For instance, the Department of Revenue incorrectly included information from earlier fiscal years and included some information that didn’t meet the qualifications for a specific type of activity, resulting in a much larger figure in one category than was accurate.
These errors happen when an agency doesn’t record a transaction or codes it incorrectly, which can mean that the amount of money appears in the wrong year, or in the wrong location in financial statements, auditors said.
Auditors also said that the biggest dollar adjustments due to these errors were needed because of agencies’ failure to accurately implement new accounting standards accurately.

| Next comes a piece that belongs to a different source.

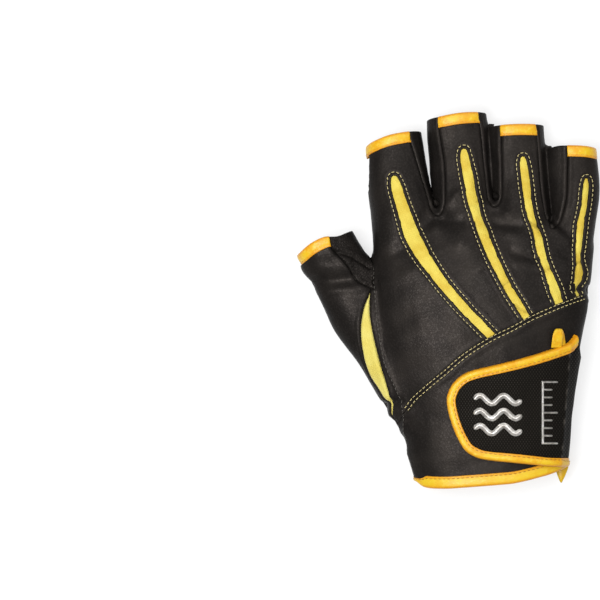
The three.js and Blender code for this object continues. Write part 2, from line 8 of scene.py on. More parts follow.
import bmesh
import bpy
import numpy as np
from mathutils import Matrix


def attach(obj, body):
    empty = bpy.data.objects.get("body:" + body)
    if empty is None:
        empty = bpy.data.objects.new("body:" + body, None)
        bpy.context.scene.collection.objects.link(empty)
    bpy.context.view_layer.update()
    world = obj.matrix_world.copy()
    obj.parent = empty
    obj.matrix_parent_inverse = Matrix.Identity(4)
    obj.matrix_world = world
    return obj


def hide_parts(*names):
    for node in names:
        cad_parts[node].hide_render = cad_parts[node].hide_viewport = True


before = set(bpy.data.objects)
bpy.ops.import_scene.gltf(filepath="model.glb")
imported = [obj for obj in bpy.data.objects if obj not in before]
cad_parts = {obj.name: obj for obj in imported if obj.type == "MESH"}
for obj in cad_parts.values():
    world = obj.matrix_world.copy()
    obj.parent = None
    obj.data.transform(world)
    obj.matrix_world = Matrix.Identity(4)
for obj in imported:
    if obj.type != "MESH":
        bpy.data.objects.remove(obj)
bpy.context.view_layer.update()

import openvdb
from mathutils import Vector
from mathutils.bvhtree import BVHTree
from mathutils.kdtree import KDTree

Array = np.ndarray
Points2 = Sequence[tuple[float, float]]
Colour = tuple[float, float, float]
Material = bpy.types.Material
Waves = tuple[tuple[float, float, int], ...]  # height, size and seed of soft noises
log = logging.getLogger("glove")

MM = 0.001
SOLE = 0.4  # the palm leather lies this far above the table, on its raised cells
SIDE_SEAM_Z = 6.5
WEB_LEAN = -0.4
WEB_PIVOT = 12.0
THUMB_ROOT = (-22.0, -62.0)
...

But the rest of the errors were the result of shortcomings in internal controls.
Auditors found “material weaknesses” in the internal controls of two state agencies, which meant they ran the risk of missing problems.
They found two such weaknesses at the Department of Revenue, which collects taxes, and one weakness at the Department of Consumer and Business Services, which regulates the state’s insurance industry and oversees workplace safety, among other things.
When there are weak internal controls, “there is a reasonable possibility” that misstatements won’t be prevented or found – or corrected quickly, auditors said.
On eight other issues, auditors found “significant deficiencies” in controls at state agencies. That’s a lower level of severity but still requires fixing, they said.
Some spending questioned
Auditors also questioned whether the state properly spent about $5 million of federal money.
Oregon administered 405 federal programs in the 2020 fiscal year. Auditors looked at 14 of the biggest programs to see whether the state complied with federal requirements. Those 14 accounted for about 82% of the $17 billion in federal funds that Oregon spent in the 2020 budget year.
Auditors said the state agency responsible for distributing cash benefits to poor Oregon families didn’t have enough internal controls and didn’t comply with the federal government’s requirements.
It’s the third year in a row that auditors have issued what’s called a “qualified opinion” on that program, called Temporary Assistance for Needy Families, or TANF.
A “qualified opinion” means a state agency doesn’t have adequate internal measures, or “controls,” in place to catch or prevent the state from falling out of line with federal requirements. Auditors said Oregon’s Department of Human Services didn’t have adequate controls and wasn’t compliant with federal requirements for the cash assistance program.
Two federal programs that Oregon runs — t
he cash assistance program and Medicaid — have issues dating back to 2010 that still haven’t been resolved, auditors said. Medicaid is the government health plan for low-income people and other qualifying groups.
Auditors also questioned whether about $5 million in spending was properly paid for with federal funds. They identified $2.3 million that was potentially questionable and projected, based on their sample, that another $2.9 million could be questioned as well.
“When we question costs, we are identifying program costs that may, or may not, be allowed to be paid for with federal funds,” auditors said. The relevant federal agency reviews state auditor’s conclusions and decides whether the federal government can reimburse the state for the spending.
A good share of these “questioned costs” were associated with the Child Care and Development Fund, which is money the feds give to the state to help low-income families get child care and to improve the quality of child care.
Auditors identified and projected that the state, through its human services and education departments, spent $4.2 million of that money in ways that could be questioned.
For example, auditors said that the state’s Department of Human Services didn’t retain supporting documents, like attendance records, which would have helped auditors verify that the amount of money child care providers were being paid was correct.